[START OF Dataset records]

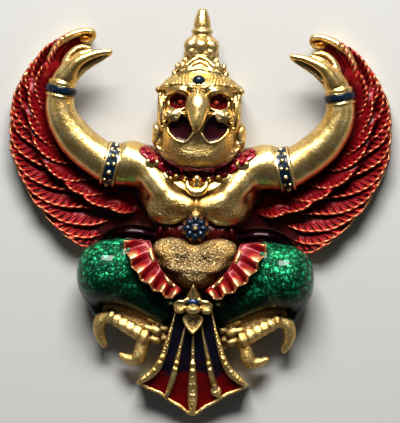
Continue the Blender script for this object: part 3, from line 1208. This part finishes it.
# Relief too fine for the mesh: sand on the dull gold, lumps under the green, and a slow waviness.
sand = plus(times(grain, 1.3), times(pits, 0.4))
sand = times(sand, plus(0.19, times(times(is_gold, dull), 1.1)))
relief = plus(plus(sand, times(lump, 0.8)), times(mottle, 0.6))
bump = node("ShaderNodeBump", {"Strength": 0.9, "Distance": BUMP_DEPTH, "Height": relief})
metal = math_node("MAXIMUM", enamel["Alpha"], ramp(thinness, 0.35, 0.8))
rough = node("ShaderNodeMix", {0: is_gold, 2: enamel_rough, 3: gold_rough}, data_type="FLOAT")
bsdf = node("ShaderNodeBsdfPrincipled", {
    "Base Color": mix_colour(is_gold, colour, gold),
    "Metallic": math_node("MAXIMUM", metal, is_gold),
    "Roughness": rough.outputs[0],
    "Coat Weight": times(math_node("SUBTRACT", 1.0, is_gold, True), painted("gloss")),
    "Coat Roughness": 0.07,
    "Coat IOR": 1.3,
    "Specular IOR Level": 0.1,
    "Normal": bump.outputs[0],
})
node("ShaderNodeOutputMaterial", {"Surface": bsdf.outputs[0]})
mesh.materials.clear()
mesh.materials.append(material)
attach(casting, "root")
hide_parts("garuda_figure")


# Stage, light and camera
def plain_material(name, tint, rough):
    made = bpy.data.materials.new(name)
    made.use_nodes = True
    shader = made.node_tree.nodes["Principled BSDF"]
    shader.inputs["Base Color"].default_value = (*tint, 1)
    shader.inputs["Roughness"].default_value = rough
    return made


FLOOR_HALF = 0.6
FLOOR_Z = -0.00003
FLOOR_TINT = (0.26, 0.26, 0.257)
floor_mesh = bpy.data.meshes.new("floor")
corners = [(x * FLOOR_HALF, y * FLOOR_HALF, FLOOR_Z) for x, y in ((-1, -1), (1, -1), (1, 1), (-1, 1))]
floor_mesh.from_pydata(corners, [], [(0, 1, 2, 3)])
floor = bpy.data.objects.new("floor", floor_mesh)
floor_mesh.materials.append(plain_material("pale_floor", FLOOR_TINT, 0.7))
bpy.context.scene.collection.objects.link(floor)


def lamp(name, place, target, size, power, tint=(1, 1, 1)):
    data = bpy.data.lights.new(name, "AREA")
    data.shape = "RECTANGLE"
    data.size, data.size_y = size
    data.energy = power
    data.color = tint
    made = bpy.data.objects.new(name, data)
    bpy.context.scene.collection.objects.link(made)
    made.location = place
    made.rotation_euler = (Vector(target) - Vector(place)).to_track_quat("-Z", "Y").to_euler()


lamp("key", place=(0, 0.19, 0.175), target=(0, 0.004, 0.003), size=(0.16, 0.085), power=2.5,
     tint=(1, 0.98, 0.94))
for name, side in (("fill_left", -1), ("fill_right", 1)):
    lamp(name, place=(0.3 * side, 0.02, 0.2), target=(0, 0, 0), size=(0.12, 0.2), power=0.06)
world = bpy.data.worlds.new("studio")
world.use_nodes = True
background = world.node_tree.nodes["Background"].inputs
background["Color"].default_value = (0.9, 0.93, 1.0, 1)
background["Strength"].default_value = 0.07
bpy.context.scene.world = world

# The photo is 423 pixels tall, and the figure stands 406 of them high.
FRAME_HEIGHT = 423 * 40 / 406 * MM
# The camera stands a little to the right of the middle and is rolled, as in the photo.
CAMERA_DISTANCE = 0.75
SIDE_LEAN = 0.052
ROLL = math.radians(1.63)
centre = Vector((0.19, 0.095, 1.5)) * MM
back = Vector((SIDE_LEAN, 0, 1)).normalized()
up = Vector((-math.sin(ROLL), math.cos(ROLL), 0))
up = (up - back * up.dot(back)).normalized()
turned = Matrix((up.cross(back), up, back)).transposed().to_4x4()
camera_data = bpy.data.cameras.new("camera")
camera_data.lens = camera_data.sensor_width * CAMERA_DISTANCE / FRAME_HEIGHT
camera_data.clip_start = 0.01
camera_data.clip_end = 10
camera = bpy.data.objects.new("camera", camera_data)
camera.matrix_world = Matrix.Translation(centre + back * CAMERA_DISTANCE) @ turned
bpy.context.scene.collection.objects.link(camera)
bpy.context.scene.camera = camera
bpy.context.scene.view_settings.view_transform = "Standard"
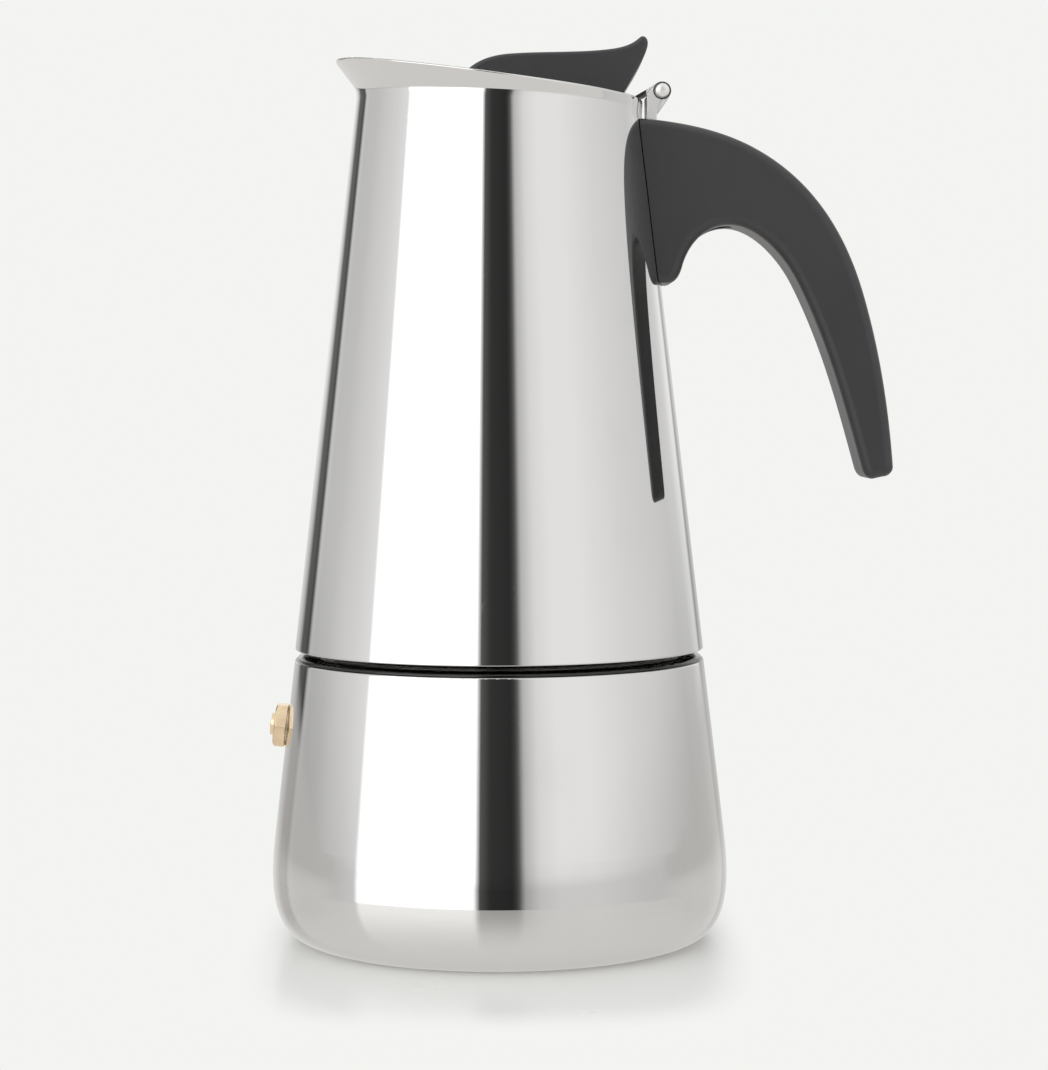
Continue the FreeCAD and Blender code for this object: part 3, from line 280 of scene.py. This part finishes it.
# Where finishes change on the steel, in metres. The collar's box reaches 2.28 mm past the neck's thread, the
# chamber's shoulder starts 2.5 mm under the jug, and the thread runs between two depths under the neck's top.
NECK_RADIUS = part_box("thread_collar")[1].x - 2.28 * MM
JUG_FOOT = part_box("jug_shell")[0].z
SHOULDER = JUG_FOOT - 2.5 * MM
THREAD_LOW, THREAD_HIGH = 9.5 * MM, 1.0 * MM
THREAD_DEPTH = 0.8 * MM
# The dark gap round the pin's head: how far out of the head it is full, starts to fade and ends. Then how far
# from the pin's middle the plate's dark part by the jug's wall starts and is full.
GAP_FULL, GAP_FADE, GAP_END = 0.08 * MM, 0.25 * MM, 0.50 * MM
SHADE_START, SHADE_FULL = 3.35 * MM, 3.55 * MM


def polished_steel():
    """Mirror-polished stainless steel with handling marks: ringed and duller on the inside, dull on the
    chamber's shoulder under the jug, and ridged by the thread on the neck."""
    made, tree, shader = fresh_material("polished_steel_finish")
    place = place_of(tree)
    marks = place_group(tree, MARKS, Place=place)
    ring = place_group(tree, RINGS, Place=place)["Ring"]
    inside = place_group(tree, INSIDE, Place=place)["Inside"]
    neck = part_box("boiler_shell")[1].z
    ridge = place_group(tree, THREAD, Place=place, Low=neck - THREAD_LOW, High=neck - THREAD_HIGH,
                        Reach=NECK_RADIUS)["Ridge"]
    level = tree.add("ShaderNodeSeparateXYZ", Vector=place).outputs["Z"]
    dull = tree.math("MULTIPLY", tree.step(level, SHOULDER, SHOULDER + 0.15 * MM),
                     tree.step(level, JUG_FOOT - 0.05 * MM, JUG_FOOT - 0.25 * MM))
    smeared = tree.mix(tree.math("MULTIPLY", marks["Smear"], 0.35), STEEL, STEEL_SMEARED)
    ledge = tree.mix(tree.step(level, SHOULDER + 0.5 * MM, SHOULDER + 1.5 * MM), LEDGE_DEEP, LEDGE_OPEN)
    tree.fill(shader, "Base Color", tree.mix(dull, smeared, ledge))
    shader.inputs["Metallic"].default_value = 1.0
    haze = tree.math("MULTIPLY_ADD", marks["Smear"], 0.035, 0.028)
    haze = tree.math("MULTIPLY_ADD", dull, 0.14, haze)
    haze = tree.math("MULTIPLY_ADD", marks["Scratch"], 0.03, haze)
    haze = tree.math("MULTIPLY_ADD", inside, tree.math("MULTIPLY_ADD", ring, 0.12, 0.14), haze)
    tree.fill(shader, "Roughness", haze)
    threads = relief(tree, ridge, THREAD_DEPTH, 0.8)
    rings = relief(tree, tree.math("MULTIPLY", ring, inside), 0.03 * MM, 0.25, threads)
    waved = relief(tree, marks["Wave"], 0.05 * MM, 0.1, rings)
    tree.fill(shader, "Normal", relief(tree, marks["Scratch"], -0.003 * MM, 0.2, waved))
    return made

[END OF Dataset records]

• _What this task involves_: Return the whole listing exactly.

• _Exercise answer_:
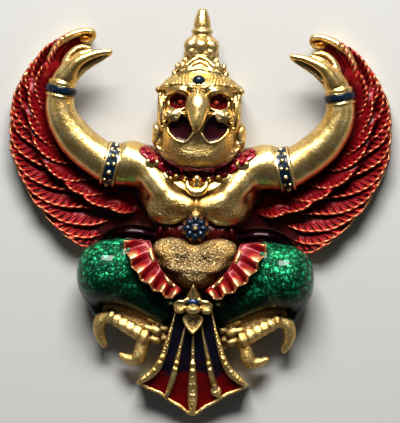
Continue the Blender script for this object: part 3, from line 1208. This part finishes it.
# Relief too fine for the mesh: sand on the dull gold, lumps under the green, and a slow waviness.
sand = plus(times(grain, 1.3), times(pits, 0.4))
sand = times(sand, plus(0.19, times(times(is_gold, dull), 1.1)))
relief = plus(plus(sand, times(lump, 0.8)), times(mottle, 0.6))
bump = node("ShaderNodeBump", {"Strength": 0.9, "Distance": BUMP_DEPTH, "Height": relief})
metal = math_node("MAXIMUM", enamel["Alpha"], ramp(thinness, 0.35, 0.8))
rough = node("ShaderNodeMix", {0: is_gold, 2: enamel_rough, 3: gold_rough}, data_type="FLOAT")
bsdf = node("ShaderNodeBsdfPrincipled", {
    "Base Color": mix_colour(is_gold, colour, gold),
    "Metallic": math_node("MAXIMUM", metal, is_gold),
    "Roughness": rough.outputs[0],
    "Coat Weight": times(math_node("SUBTRACT", 1.0, is_gold, True), painted("gloss")),
    "Coat Roughness": 0.07,
    "Coat IOR": 1.3,
    "Specular IOR Level": 0.1,
    "Normal": bump.outputs[0],
})
node("ShaderNodeOutputMaterial", {"Surface": bsdf.outputs[0]})
mesh.materials.clear()
mesh.materials.append(material)
attach(casting, "root")
hide_parts("garuda_figure")


# Stage, light and camera
def plain_material(name, tint, rough):
    made = bpy.data.materials.new(name)
    made.use_nodes = True
    shader = made.node_tree.nodes["Principled BSDF"]
    shader.inputs["Base Color"].default_value = (*tint, 1)
    shader.inputs["Roughness"].default_value = rough
    return made


FLOOR_HALF = 0.6
FLOOR_Z = -0.00003
FLOOR_TINT = (0.26, 0.26, 0.257)
floor_mesh = bpy.data.meshes.new("floor")
corners = [(x * FLOOR_HALF, y * FLOOR_HALF, FLOOR_Z) for x, y in ((-1, -1), (1, -1), (1, 1), (-1, 1))]
floor_mesh.from_pydata(corners, [], [(0, 1, 2, 3)])
floor = bpy.data.objects.new("floor", floor_mesh)
floor_mesh.materials.append(plain_material("pale_floor", FLOOR_TINT, 0.7))
bpy.context.scene.collection.objects.link(floor)


def lamp(name, place, target, size, power, tint=(1, 1, 1)):
    data = bpy.data.lights.new(name, "AREA")
    data.shape = "RECTANGLE"
    data.size, data.size_y = size
    data.energy = power
    data.color = tint
    made = bpy.data.objects.new(name, data)
    bpy.context.scene.collection.objects.link(made)
    made.location = place
    made.rotation_euler = (Vector(target) - Vector(place)).to_track_quat("-Z", "Y").to_euler()


lamp("key", place=(0, 0.19, 0.175), target=(0, 0.004, 0.003), size=(0.16, 0.085), power=2.5,
     tint=(1, 0.98, 0.94))
for name, side in (("fill_left", -1), ("fill_right", 1)):
    lamp(name, place=(0.3 * side, 0.02, 0.2), target=(0, 0, 0), size=(0.12, 0.2), power=0.06)
world = bpy.data.worlds.new("studio")
world.use_nodes = True
background = world.node_tree.nodes["Background"].inputs
background["Color"].default_value = (0.9, 0.93, 1.0, 1)
background["Strength"].default_value = 0.07
bpy.context.scene.world = world

# The photo is 423 pixels tall, and the figure stands 406 of them high.
FRAME_HEIGHT = 423 * 40 / 406 * MM
# The camera stands a little to the right of the middle and is rolled, as in the photo.
CAMERA_DISTANCE = 0.75
SIDE_LEAN = 0.052
ROLL = math.radians(1.63)
centre = Vector((0.19, 0.095, 1.5)) * MM
back = Vector((SIDE_LEAN, 0, 1)).normalized()
up = Vector((-math.sin(ROLL), math.cos(ROLL), 0))
up = (up - back * up.dot(back)).normalized()
turned = Matrix((up.cross(back), up, back)).transposed().to_4x4()
camera_data = bpy.data.cameras.new("camera")
camera_data.lens = camera_data.sensor_width * CAMERA_DISTANCE / FRAME_HEIGHT
camera_data.clip_start = 0.01
camera_data.clip_end = 10
camera = bpy.data.objects.new("camera", camera_data)
camera.matrix_world = Matrix.Translation(centre + back * CAMERA_DISTANCE) @ turned
bpy.context.scene.collection.objects.link(camera)
bpy.context.scene.camera = camera
bpy.context.scene.view_settings.view_transform = "Standard"
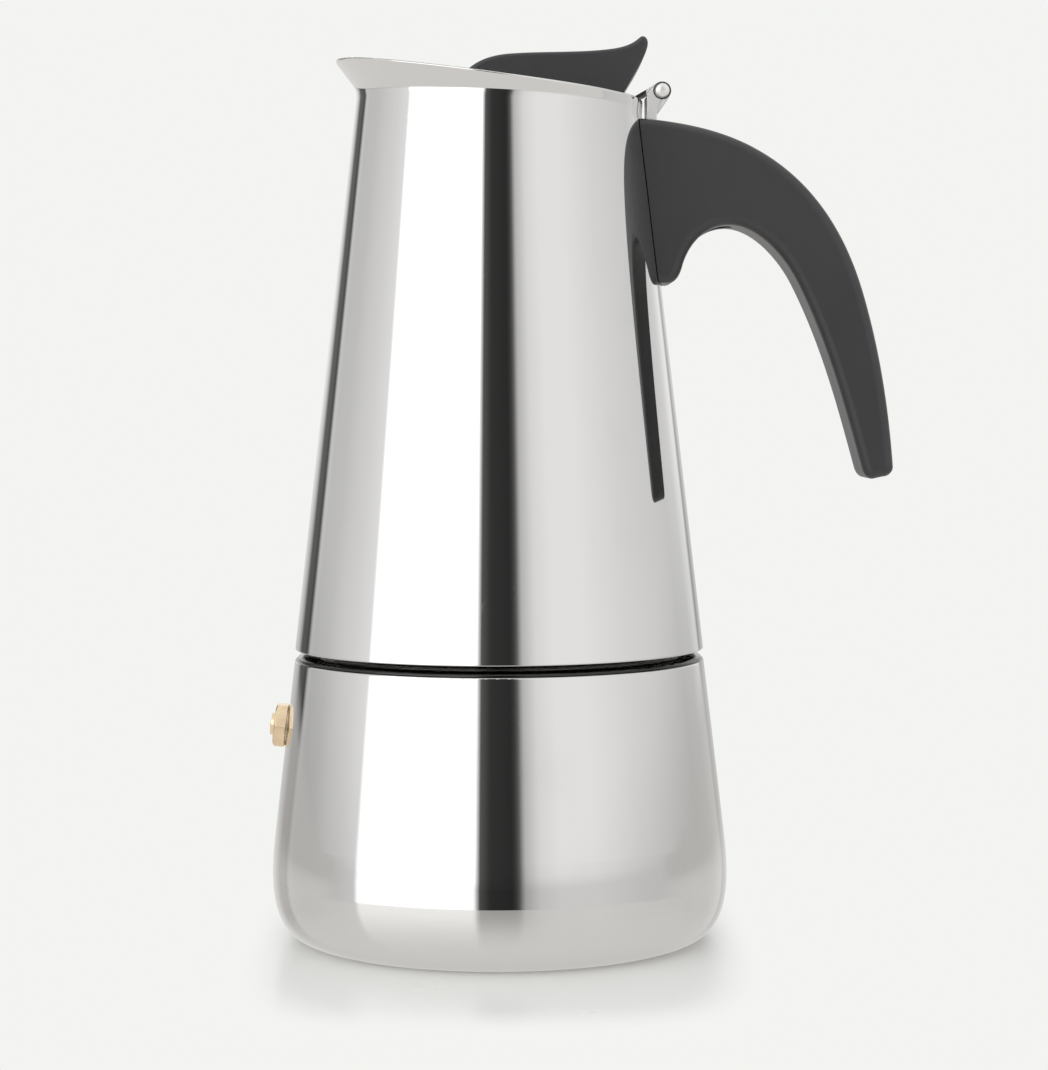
Continue the FreeCAD and Blender code for this object: part 3, from line 280 of scene.py. This part finishes it.
# Where finishes change on the steel, in metres. The collar's box reaches 2.28 mm past the neck's thread, the
# chamber's shoulder starts 2.5 mm under the jug, and the thread runs between two depths under the neck's top.
NECK_RADIUS = part_box("thread_collar")[1].x - 2.28 * MM
JUG_FOOT = part_box("jug_shell")[0].z
SHOULDER = JUG_FOOT - 2.5 * MM
THREAD_LOW, THREAD_HIGH = 9.5 * MM, 1.0 * MM
THREAD_DEPTH = 0.8 * MM
# The dark gap round the pin's head: how far out of the head it is full, starts to fade and ends. Then how far
# from the pin's middle the plate's dark part by the jug's wall starts and is full.
GAP_FULL, GAP_FADE, GAP_END = 0.08 * MM, 0.25 * MM, 0.50 * MM
SHADE_START, SHADE_FULL = 3.35 * MM, 3.55 * MM


def polished_steel():
    """Mirror-polished stainless steel with handling marks: ringed and duller on the inside, dull on the
    chamber's shoulder under the jug, and ridged by the thread on the neck."""
    made, tree, shader = fresh_material("polished_steel_finish")
    place = place_of(tree)
    marks = place_group(tree, MARKS, Place=place)
    ring = place_group(tree, RINGS, Place=place)["Ring"]
    inside = place_group(tree, INSIDE, Place=place)["Inside"]
    neck = part_box("boiler_shell")[1].z
    ridge = place_group(tree, THREAD, Place=place, Low=neck - THREAD_LOW, High=neck - THREAD_HIGH,
                        Reach=NECK_RADIUS)["Ridge"]
    level = tree.add("ShaderNodeSeparateXYZ", Vector=place).outputs["Z"]
    dull = tree.math("MULTIPLY", tree.step(level, SHOULDER, SHOULDER + 0.15 * MM),
                     tree.step(level, JUG_FOOT - 0.05 * MM, JUG_FOOT - 0.25 * MM))
    smeared = tree.mix(tree.math("MULTIPLY", marks["Smear"], 0.35), STEEL, STEEL_SMEARED)
    ledge = tree.mix(tree.step(level, SHOULDER + 0.5 * MM, SHOULDER + 1.5 * MM), LEDGE_DEEP, LEDGE_OPEN)
    tree.fill(shader, "Base Color", tree.mix(dull, smeared, ledge))
    shader.inputs["Metallic"].default_value = 1.0
    haze = tree.math("MULTIPLY_ADD", marks["Smear"], 0.035, 0.028)
    haze = tree.math("MULTIPLY_ADD", dull, 0.14, haze)
    haze = tree.math("MULTIPLY_ADD", marks["Scratch"], 0.03, haze)
    haze = tree.math("MULTIPLY_ADD", inside, tree.math("MULTIPLY_ADD", ring, 0.12, 0.14), haze)
    tree.fill(shader, "Roughness", haze)
    threads = relief(tree, ridge, THREAD_DEPTH, 0.8)
    rings = relief(tree, tree.math("MULTIPLY", ring, inside), 0.03 * MM, 0.25, threads)
    waved = relief(tree, marks["Wave"], 0.05 * MM, 0.1, rings)
    tree.fill(shader, "Normal", relief(tree, marks["Scratch"], -0.003 * MM, 0.2, waved))
    return made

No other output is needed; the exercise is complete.